But this season I added a nice Toro single-stage (221R, a 2-stroke, 21" machine, ~6hp). I really like it, for smaller storms. It's light, maneuverable, fast (in suitable storms), and clears all the way down to pavement.

They were small storms, under 6". But doing one with the 2-stage took me about a half-hour, and I was rushing, and left some areas uncleared. Then with the single-stage, I did a similar storm in about 10 minutes, it was less-tiring, and it did a better job of clearing everything down to the ground (plus I did the entire area this time).

You can use a hammer to drive a nail, and squish a fly (2-stage, can do big storms, and little storms).

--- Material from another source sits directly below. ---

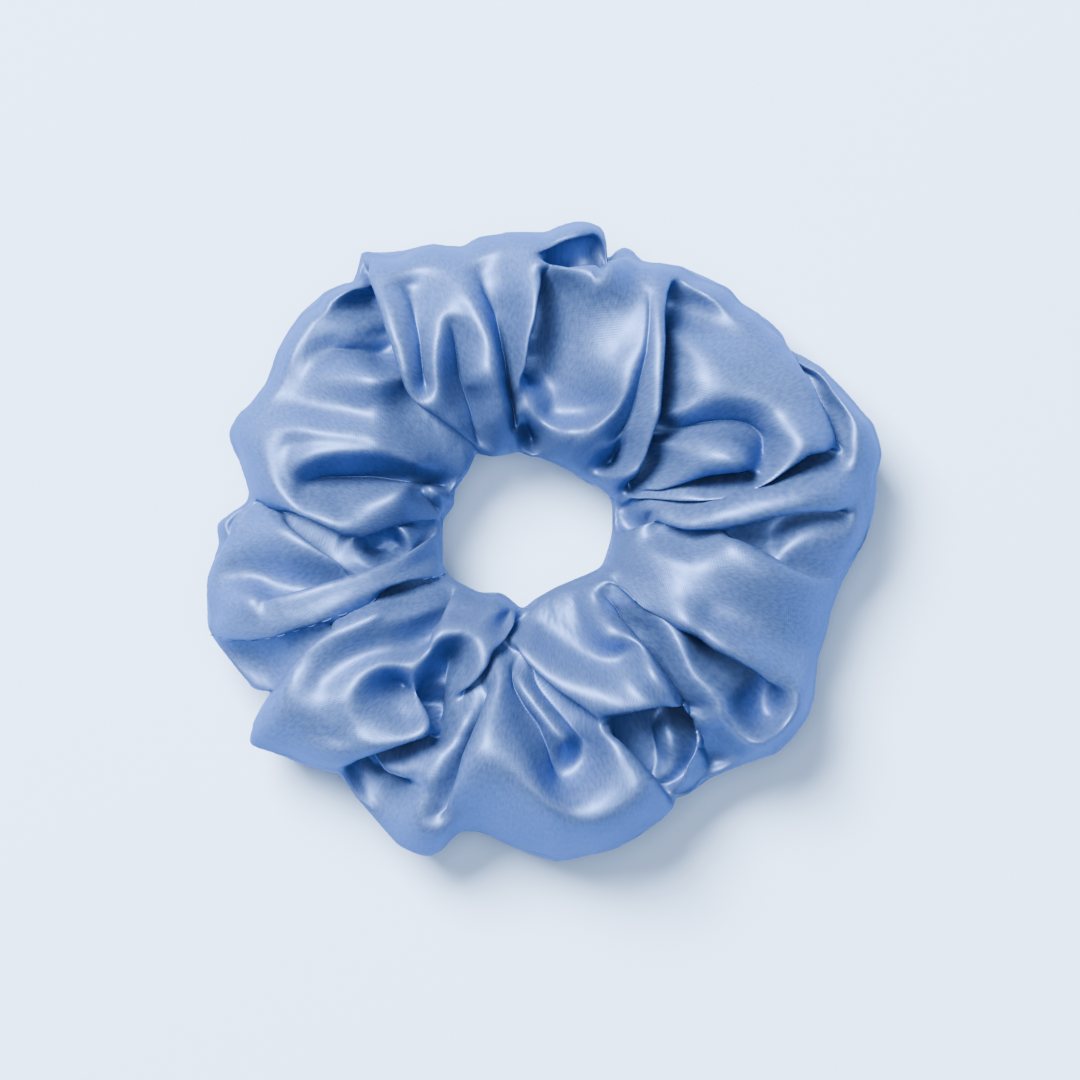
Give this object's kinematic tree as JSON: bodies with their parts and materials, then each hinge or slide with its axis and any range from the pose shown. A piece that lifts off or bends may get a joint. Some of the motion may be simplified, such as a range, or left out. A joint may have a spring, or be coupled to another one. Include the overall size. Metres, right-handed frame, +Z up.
{
  "type": "scrunchie",
  "caption": "Gathered satin hair tie: a puffy ring of cloth folded over a hidden loop of braided elastic, lying flat.",
  "frame": {"origin": "middle of the bottom of the ring's box, on the surface that the scrunchie lies on", "axes": "+Z up along the hair hole; +X and +Y across the ring, with the closing seam towards -X"},
  "size_m": [0.1188, 0.1124, 0.0351],
  "materials": {
    "satin": "satin",
    "thread": "matte",
    "braid": "matte",
    "rubber": "matte",
    "join_thread": "matte"
  },
  "bodies": {
    "cover": {"satin_cover": "satin", "long_seam_thread": "thread", "closing_seam_thread": "thread"},
    "elastic": {"elastic_braid": "braid", "rubber_cord_1": "rubber", "rubber_cord_2": "rubber", "rubber_cord_3": "rubber", "rubber_cord_4": "rubber", "rubber_cord_5": "rubber", "rubber_cord_6": "rubber", "elastic_join_thread": "join_thread"}
  },
  "joints": [
    {"name": "elastic_slip", "type": "hinge", "parent": "cover", "child": "elastic", "pos_m": [-0.0026, 0.0017, 0.017], "axis": [0, 0, 1], "continuous": true}
  ]
}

You can't use a fly-swatter to drive a nail, but it does a better job with flies (single-stage, *can* gradually clear bigger stuff, but excels at smaller storms).

I'll hopefully get more time with the single-stage this winter, but I'm hopeful that it can handle the storms under maybe 8-10", and use the 2-stage for deep/heavy snow, and icy/solid conditions. The combination of the 2-machines is very versatile.

I was fortunate enough to snag my single-stage for $25, but if you can get one for a good price (being the off-season helps), and you have the storage space, I think it's nice to have one available. I like mine for the speed, better clearing, and being less-tiring than my differential-equipped ~300lb 2-stage. Reduced fuel use is nice, but not much of a factor, given how much I use in a season.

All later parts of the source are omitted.